Since his days with the Commotions, Cole has shown his mastery of an understated brand of rock that suggests the likes of Lou Reed, Dire Straits and Peter Himmelman, artists who blend masterful hooks with a lyrically sharp bent. As the title suggests, this album pits shadow against sunlight, strength versus sensitivity: the aural equivalent of holing up in a sacred space on the rainiest of autumn days. The title track in particular glides along on slip-sliding rock textures and a cunning, catchy chorus that sticks in the synapses: “With my medication I will be fine.”
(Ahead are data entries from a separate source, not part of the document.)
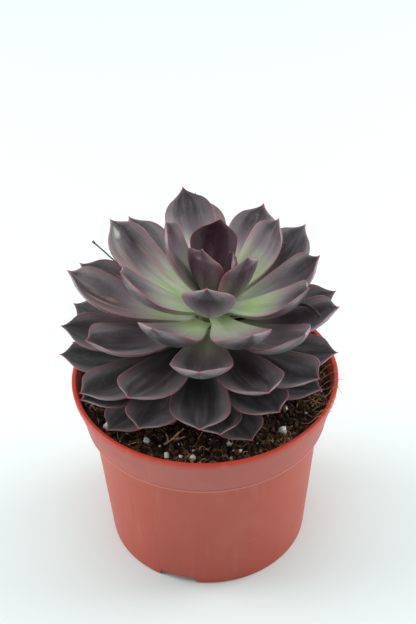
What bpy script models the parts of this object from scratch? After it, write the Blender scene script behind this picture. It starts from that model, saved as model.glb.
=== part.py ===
"""A potted succulent: a turned plastic nursery pot, its soil, a leaning stem and a spiral rosette.

Metres, +Z up, origin at the middle of the foot that the pot stands on. Every leaf is its own object.
Leaves are numbered by age: leaf_01 is the youngest, at the crown, and the last one is the oldest, by the soil.
"""

import math

import bmesh
import bpy
from mathutils import Matrix, Vector
from mathutils.bvhtree import BVHTree

# Clearance kept between solids that touch
GAP = 0.0003

# Points on a turned profile's axis this close together become one
MERGE = 0.00001

# A cutter is this many times as deep as what it cuts through
CUTTER_DEPTH = 3

# Pot
POT_HEIGHT = 0.078
RIM_RADIUS = 0.0525
RIM_WIDTH = 0.0020
RIM_DEPTH = 0.0022
RIM_EDGE = 0.0004
COLLAR_HEIGHT = 0.0186
COLLAR_RADIUS = 0.0481
BODY_TOP_RADIUS = 0.0455
FOOT_RADIUS = 0.0406
WALL = 0.0013
FLOOR_HEIGHT = 0.0036
FLOOR_THICKNESS = 0.0015
FOOT_WIDTH = 0.0030
POT_SEGMENTS = 64

# Drainage: notches through the foot, and holes in the floor behind them
NOTCH_COUNT = 3
NOTCH_FIRST = 251.0
NOTCH_WIDTH = 0.0155
NOTCH_HEIGHT = 0.0029
DRAIN_RADIUS = 0.0040
DRAIN_CIRCLE = 0.0300
CUTTER_SEGMENTS = 20

# Soil
SOIL_BELOW_RIM = 0.0050
SOIL_MOUND = 0.0030
SOIL_RINGS = 5

# Stem, which leans as it rises
CROWN_HEIGHT = 0.1170
CROWN_OFFSET = Vector((0.0060, -0.0013))
LEAN = Vector((0.306, 0.0))
STEM_RADIUS = 0.0049
STEM_TIP_RADIUS = 0.0015
STEM_TAPER_AGE = 14
STEM_RING_AGES = (0, 2, 5, 9, STEM_TAPER_AGE)
STEM_DEPTH = 0.0180
STEM_SEGMENTS = 20

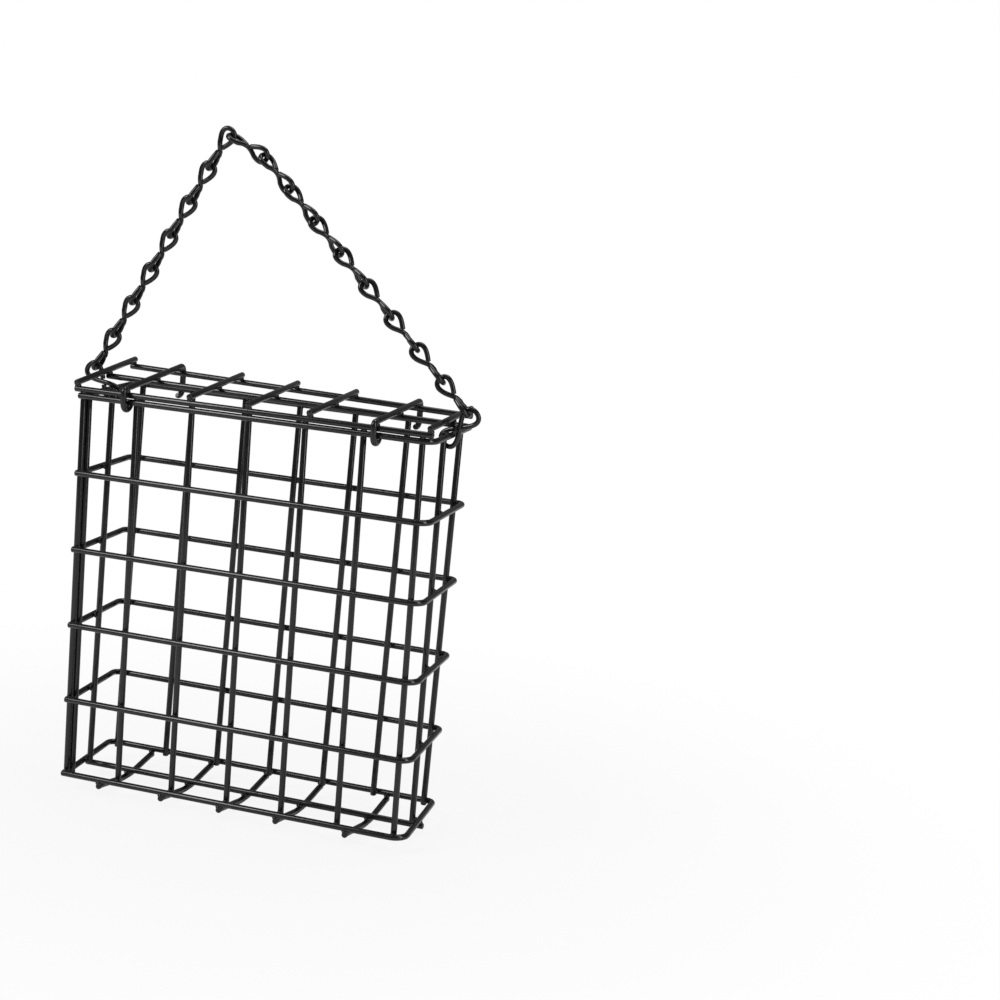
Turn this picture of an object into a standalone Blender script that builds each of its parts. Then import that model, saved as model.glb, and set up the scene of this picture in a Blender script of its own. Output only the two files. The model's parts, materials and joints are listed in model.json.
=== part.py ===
# Hanging suet feeder: a welded wire cage, a hinged wire lid and a jack chain
# Metres, +Z up. The width runs along X and the front is -Y

import math

import bpy
from mathutils import Quaternion, Vector

COLLECTION_NAME = "suet_feeder"

# Wires, and the gap that touching wires keep
WIRE = 0.002
CHAIN_WIRE = 0.0016
SEAT_GAP = 0.0003
CHAIN_GAP = 0.0003

# Cage, from wire centre to wire centre
HALF_WIDTH = 0.0643
DEPTH = 0.043
HEIGHT = 0.134
LOOP_COUNT = 6
FRONT_CORNER_RADIUS = 0.0045
BACK_CORNER_RADIUS = 0.0028
SEAM_OVERHANG = 0.0011
SEAM_STEP = 0.00105

# The back wall stands to the left of the front wall
BACK_SHIFT_TOP = -0.0028
BACK_SHIFT_BOTTOM = -0.006

# Uprights
FRONT_UPRIGHT_SHARES = (0.0, 0.164, 0.331, 0.501, 0.666, 0.834, 1.0)
FRONT_LEFT_REACH = 0.0005
BACK_UPRIGHT_SHARES = (0.0, 0.164, 0.334, 0.507, 0.680, 0.842, 1.0)
BACK_LEFT_INSET = 0.0014
LEFT_UPRIGHT_TOP_Y = -0.0021
LEFT_UPRIGHT_BOTTOM_Y = -0.0036
RIGHT_UPRIGHT_TOP_Y = -0.0021
RIGHT_UPRIGHT_BOTTOM_Y = -0.0006

# Floor: cross wires as shares of the front uprights' span, and one long wire over them
FLOOR_CROSS_SHARES = (0.114, 0.309, 0.488, 0.660, 0.866)
FLOOR_SKEW = -0.0024
FLOOR_FRONT_OVERHANG = 0.0005
FLOOR_BACK_OVERHANG = 0.0005
FLOOR_SEAT = 0.0015
FLOOR_DIP = 0.0035
FLOOR_RAIL_Y = 0.0012
FLOOR_RAIL_LEFT = 0.0012
FLOOR_RAIL_RIGHT = 0.0015

# Lid
LID_SIDE_REACH = 0.0003
LID_SHIFT = -0.00125
LID_SKEW = -0.0026
LID_LEFT_TILT_DEG = 4.9
LID_RIGHT_TILT_DEG = 1.9
LID_CROSS_SHARES = (0.0, 0.146, 0.330, 0.497, 0.670, 0.853, 1.0)
LID_HOOKED_WIRES = (2, 6)
LID_FRONT_OVERHANG = 0.0013
LID_BACK_OVERHANG = 0.0015
LID_RAIL_OVERHANG = 0.001
LID_MIDDLE_Y = 0.0024

# Hooks of the lid: hinge hooks round the back rim, sprung latch hooks round the front rim
HINGE_HOOK_RADIUS = 0.0024
HINGE_HOOK_BEND = 0.002
HINGE_HOOK_END_DEG = -115.0
LATCH_RADIUS = 0.0026
LATCH_BEND = 0.0012
LATCH_START_DEG = 180.0
LATCH_END_DEG = 370.0

# Chain: figure-eight links with their two loops at a right angle
LINK_PITCH = 0.0138
LINK_HALF_WIDTH = 0.0024
LEFT_LINKS = 7
RIGHT_LINKS = 9
RING_SHARE = 0.67
CUT_SHARE = 0.067
TWIST_SHARE = 0.4
APEX_LINK_DROOP_DEG = 25.0
APEX_RISE = 0.0006
RIGHT_ROLL_TOP_DEG = 80.0
RIGHT_ROLL_BOTTOM_DEG = 5.0

# Flat rim links that hold the chain to the rim's short sides
RIM_LINK_HALF_WIDTH = 0.0028
RIM_LINK_SEAT = 0.0035
LEFT_RIM_LINK_TILT_DEG = 47.0
RIGHT_RIM_LINK_TILT_DEG = 42.0

# Fineness of the curves
CAGE_SIDE_STEPS = 2
CHAIN_SIDE_STEPS = 1
CORNER_STEPS = 4
HOOK_STEPS = 6
LATCH_STEPS = 8
LOBE_STEPS = 9
FLAT_DOWN = math.pi / 8

# Coating of the wires
COAT_COLOUR = (0.02, 0.02, 0.021, 1.0)
CHAIN_COLOUR = (0.016, 0.016, 0.017, 1.0)
COAT_ROUGHNESS = 0.38
CHAIN_ROUGHNESS = 0.3
COAT_METALLIC = 0.0

# Places that follow from the sizes
STACK = WIRE + SEAT_GAP
CHAIN_STACK = CHAIN_WIRE + CHAIN_GAP
FRONT_Y = -DEPTH / 2
BACK_Y = DEPTH / 2
FRONT_CORNER_CLEAR = max(FRONT_CORNER_RADIUS, STACK)
BACK_CORNER_CLEAR = max(BACK_CORNER_RADIUS, STACK)
LID_HALF_WIDTH = HALF_WIDTH + LID_SIDE_REACH
BOTTOM_Z = 2 * STACK + WIRE / 2 * math.cos(FLAT_DOWN)
RIM_Z = BOTTOM_Z + HEIGHT
SEAM_UPRIGHT_Y = FRONT_Y + STACK + math.sqrt(STACK ** 2 - SEAM_STEP ** 2)
LINK_HALF = (LINK_PITCH + CHAIN_STACK) / 2
BACKWARDS = Vector((0.0, 1.0, 0.0))


def mix(first, last, share):
    return first + (last - first) * share


def wall_x(side, y, level):
    """X of a side wall's wire; side is -1 or 1, level runs from 0 at the floor to 1 at the rim."""
    back_shift = mix(BACK_SHIFT_BOTTOM, BACK_SHIFT_TOP, level)
    return side * HALF_WIDTH + back_shift * (y - FRONT_Y) / DEPTH


def rounded(points, radii, steps):
    """Run through the points with each inner corner replaced by an arc of its own radius."""
    run = [points[0]]
    for before, corner, after, radius in zip(points, points[1:], points[2:], radii):
        arrive = (corner - before).normalized()
        leave = (after - corner).normalized()
        turn = arrive.angle(leave)
        start = corner - arrive * (radius * math.tan(turn / 2))
        axis = arrive.cross(leave).normalized()
        centre = start + axis.cross(arrive) * radius
        for step in range(steps + 1):
            run.append(centre + Quaternion(axis, turn * step / steps) @ (start - centre))
    run.append(points[-1])
    return run


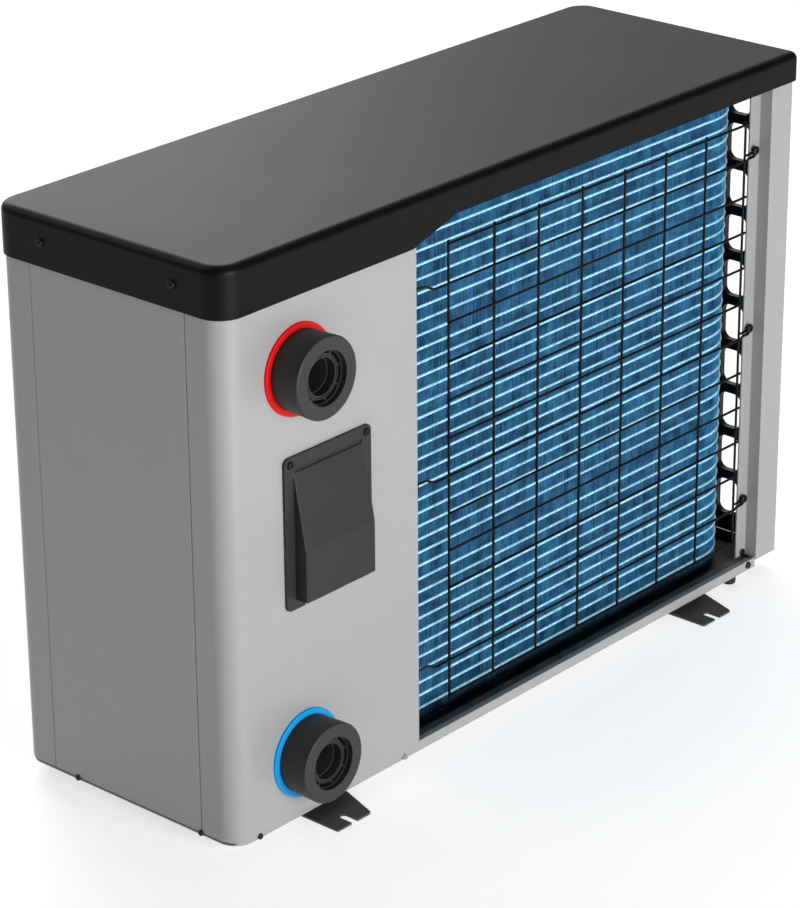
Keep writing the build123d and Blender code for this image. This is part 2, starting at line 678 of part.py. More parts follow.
def partition_wall():
    """Sheet wall between the fan chamber and the compressor chamber."""
    x0 = COIL_RIGHT + 1.5
    wall = block(x0, x0 + SHEET, FRONT + 3, 92, FLOOR_GAP + PAN_SHEET, 640)
    return wall - block(x0 - 1, x0 + 3, 82, 95, COIL_Z0 - 2, COIL_Z1 + 2)


def compressor():
    x, y = COMPRESSOR
    shell = rod_z(x, y, COMPRESSOR_R, 40, 300)
    shell = fillet(shell.edges().filter_by(GeomType.CIRCLE), 22)
    feet = extrude(RegularPolygon(72, 3), 4)
    feet = fillet(feet.edges().filter_by(Axis.Z), 14)
    shell += Pos(x, y, 38) * feet
    shell += rod_z(x, y, 7, 298, 306)
    shell += block(x - 22, x + 22, y - 62, y - 40, 230, 262)
    holes = [rod_z(px, py, 5.2, 30, 50) for px, py in compressor_feet_places()]
    return shell - holes


def compressor_feet_places():
    """Centres of the three rubber mounts."""
    x, y = COMPRESSOR
    radius = 50.0
    angles = [math.radians(120 * k) for k in range(3)]
    return [(x + radius * math.cos(angle), y + radius * math.sin(angle)) for angle in angles]


def compressor_mounts():
    """Rubber mounts under the compressor's feet, with their studs' holes."""
    mounts = []
    for x, y in compressor_feet_places():
        mount = rod_z(x, y, 11, FLOOR_GAP + PAN_SHEET, 38)
        mounts.append(mount - rod_z(x, y, 3.2, FLOOR_GAP, 40))
    return Compound(children=mounts)


def accumulator():
    """Suction accumulator beside the compressor, with its strap and lower bend."""
    x, y = ACCUMULATOR
    tank = rod_z(x, y, ACCUMULATOR_R, 90, 262)
    tank = fillet(tank.edges().filter_by(GeomType.CIRCLE), 18)
    tank += rod_z(x, y, SUCTION_R, 260, 272)
    cx, cy = COMPRESSOR
    strap = block(cx + COMPRESSOR_R - 2, x - ACCUMULATOR_R + 2, y - 2, y + 2, 180, 204)
    return (tank + strap) - rod_z(cx, cy, COMPRESSOR_R, 30, 320)


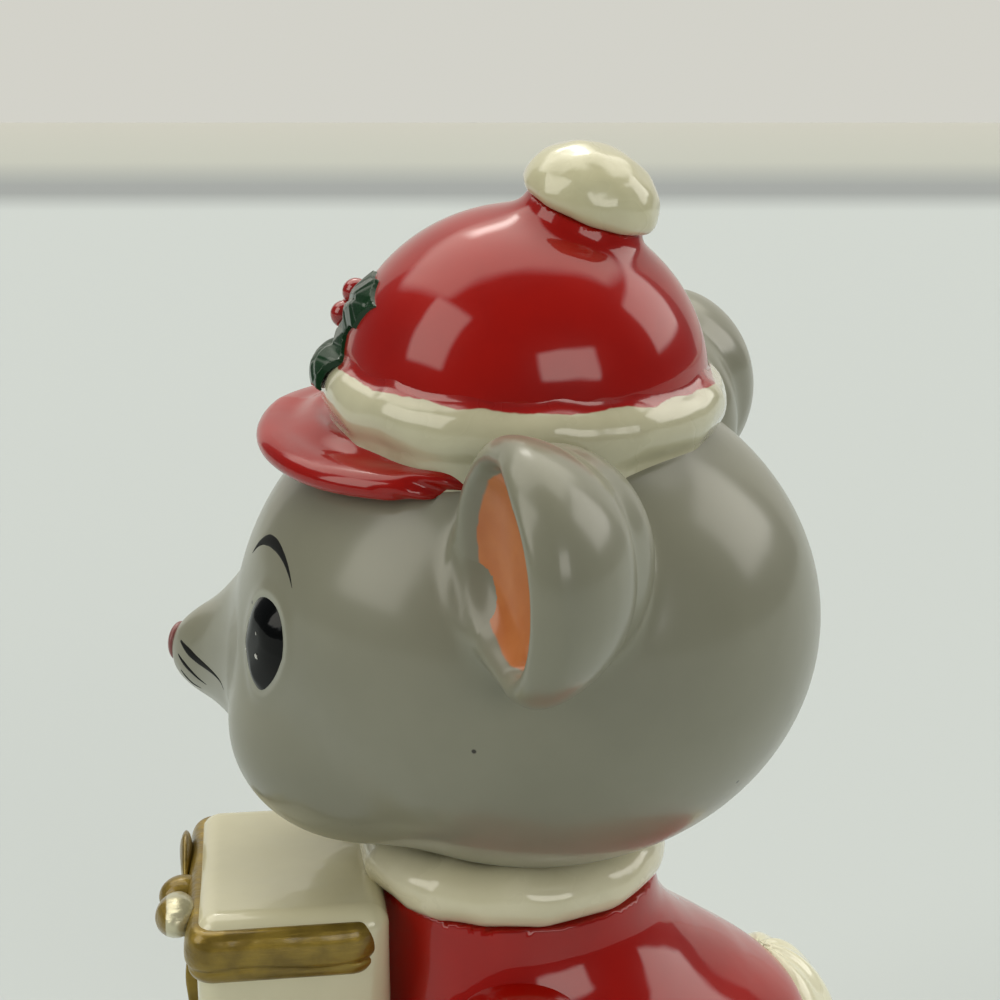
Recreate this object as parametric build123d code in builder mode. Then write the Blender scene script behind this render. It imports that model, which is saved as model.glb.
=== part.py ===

Canada has produced a bumper crop of outstanding pop musicians lately. Many, like Doucet, have been supported by the Canada Music Fund. Doucet proves that the investment was worth every Canadian penny as he turns in an effort recalling the finest hours of Michael Penn, Matthew Sweet and David Baerwald. A song cycle that roughly traces the swift fall and stumbling rise of its collected protagonists, Broken begins with the fine “Brother,” which dishes this arresting image: “”Brother, oh brother where will you lay your head/ Under a velvet Jesus just to keep you safe from death?” “Vladivostock” sounds like the bastard son of the Beatles’ “Back in the U.S.S.R.,” huffing and puffing with fuzz-guitar hooks offset by a creamy, jazzy backbeat b-section.